Wanted: Chinese teacher and boyfriend for US-born panda
By Huang Zhiling (China Daily)
Updated: 2010-02-04 08:06
CHENGDU:A panda-breeding center in Chengdu, Sichuan province, is looking for a Chinese language teacher for one of the two pandas due to arrive from the United States on Friday.
The pandas, Mei Lan, 3, and Tai Shan, 4, who were born and raised in zoos in Washington, will land at the Chengdu Shuangliu Airport tomorrow afternoon.
The base has also asked the public to choose a "boyfriend" for Mei Lan, as she had reached the mating age, he said.
The center dedicated a Web page on popular Internet portal Sina.com on Jan 28 to Mei Lan.
"She will be taught Chinese with a Sichuan dialect. She will become familiar with some simple phrases," Cui Kai, a worker at the base told the Associated Press. "For example, she will be taught the phrases for returning to the cage or coming out from the dormitory."
According to Yang Feifei, an official in the base, 14 young people from different parts of the country have applied for the job.
Mei Lan has been living at Zoo Atlanta since she was born in September 2006. Her parents, Lun Lun and Yang Yang, arrived in Atlanta in November 1999.
Tai Shan, who was born in July 2005 and raised at the National Zoo of Washington DC, will later go to the Bifengxia Base of China Conservation and Research Center for the Giant Panda (CCRCGP) in Ya'an, Sichuan province.
Tai Shan was supposed to come to China at the age of two. The Chinese government agreed to postpone the panda's return twice in 2007 and 2009 at the request of the National Zoo.
Tai Shan's father Tian Tian, 13, and mother Mei Xiang, 12, are due to return to China in December next year.
According to the agreements reached by Chinese and American authorities, giant pandas are only loaned to the United States for scientific studies and all cubs must be sent back to China.
There are 13 Chinese giant pandas in four zoos in the US.
Giant pandas, known for being sexually inactive, are among the world's most endangered animals.

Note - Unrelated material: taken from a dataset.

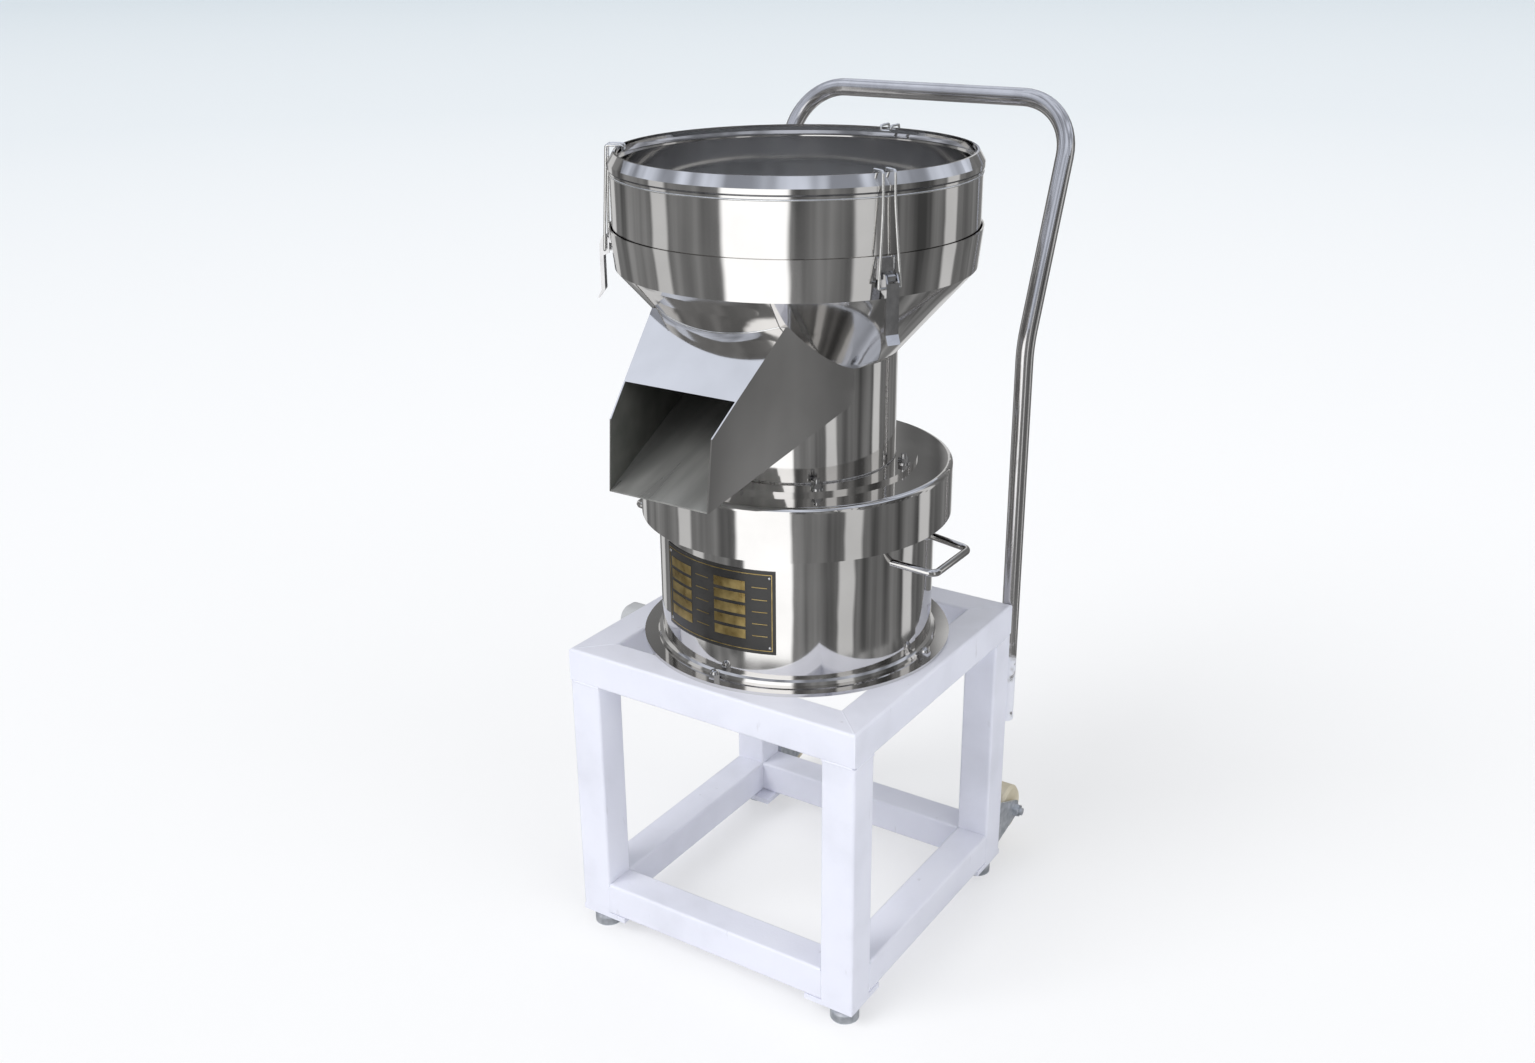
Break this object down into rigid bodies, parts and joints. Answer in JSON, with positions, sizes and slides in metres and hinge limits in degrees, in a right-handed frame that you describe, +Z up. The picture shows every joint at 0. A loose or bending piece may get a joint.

About 1,600 giant pandas live in China's wild, mostly in Sichuan and the northwestern provinces of Shaanxi and Gansu. Another 290 are in captive-breeding programs.
Leading Chinese panda experts have confidence that both Tai Shan and Mei Lan will adapt to their homes in China quickly because pandas have a strong ability to adapt to the climate and food.
"China, which is the giant panda's natural habitat, has the ideal climate and food for the bear," said Li Desheng, CCRCGP deputy chief.
He said that Tai Shan will live in the reserve's Bifengxia base, which was ruined in the 8.0-magnitude earthquake on May 12, 2008.
"Bifengxia, which is the habitat of the giant panda, has the ideal climate and food for the bear," he told China Daily.
The mountain, which has an annual average temperature of 14 degrees Centigrade, abounds in bamboo, the staple food of the panda.
"About 40 types of bamboo are suitable as food for the giant panda. The Bifengxia base will provide about eight types for Tai Shan so that we will find which is his favorite," the deputy chief said.
He said many experts and keepers in the Bifengxia base can speak English and communicate with Tai Shan who will meet visitors after being in quarantine in Bifengxia for 30 days.
The Chengdu Research Base of Giant Panda Breeding has found a volunteer who is proficient in English, Huang said.
Both the CCRCGP and the Chengdu Research Base of Giant Panda Breeding will send people to receive the pandas at the Chengdu Shuangliu International Airport.
Huang said Mei Lan's American keeper will stay with her in the base for half a month to help her adapt to the new environment.
In addition to bamboo, Zoo Atlanta will provide Mei Lan with a biscuit rich in fiber. It is made of grain and albumen.